I had friends who plied me with documentation on the safety of flying (you, in
your car, are more at risk). I had friends who said that for the millions of
flights that reached their destinations safely round the year, it was but
alright for one or two to come down every now and then (gee, thanks). I had
friends who would start blabbering about fashion or politics or the weather
when the plane took off or landed in a failed bid to distract me (if there is a
disaster, I need to be vigilant!) It was all very reassuring, but I did still
need my friend to hold my hand through a rocky flight over Missouri. But I did
still grab a stranger’s hand on an especially turbulent flight to San
Francisco.
I
think I am better now. I still suffer minor panic attacks when there is
turbulence (All hot beverages will now be suspended), but I am better. I
distract myself with movies, or I just find my corner, and drift off.
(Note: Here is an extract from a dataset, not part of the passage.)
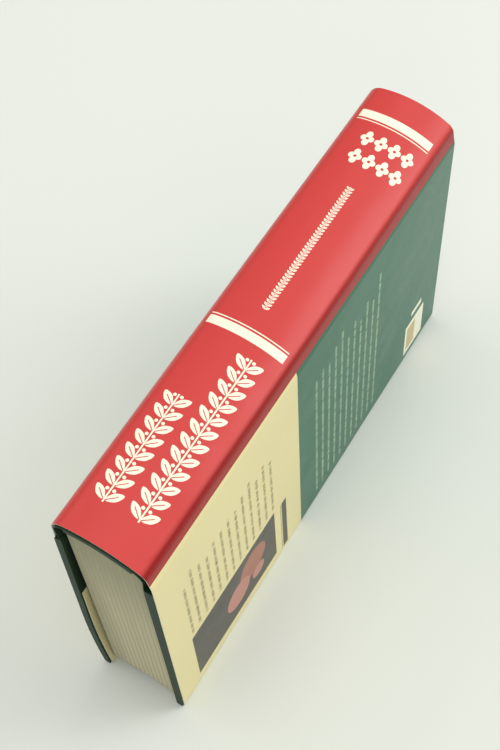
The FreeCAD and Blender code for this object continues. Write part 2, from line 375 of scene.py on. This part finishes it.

But on
the last flight that I took from Singapore to New Delhi, I happened to peek out
of my window and the nightsky was alight with a million stars. I felt like I
was flying through the deepest recesses of the universe. It was surreal, it was a secret that I shared with something bigger, something grander, something eroticized. At that moment, the
magic of flying became a vivid reality. And I smiled to myself as the flight
began its final descent towards home.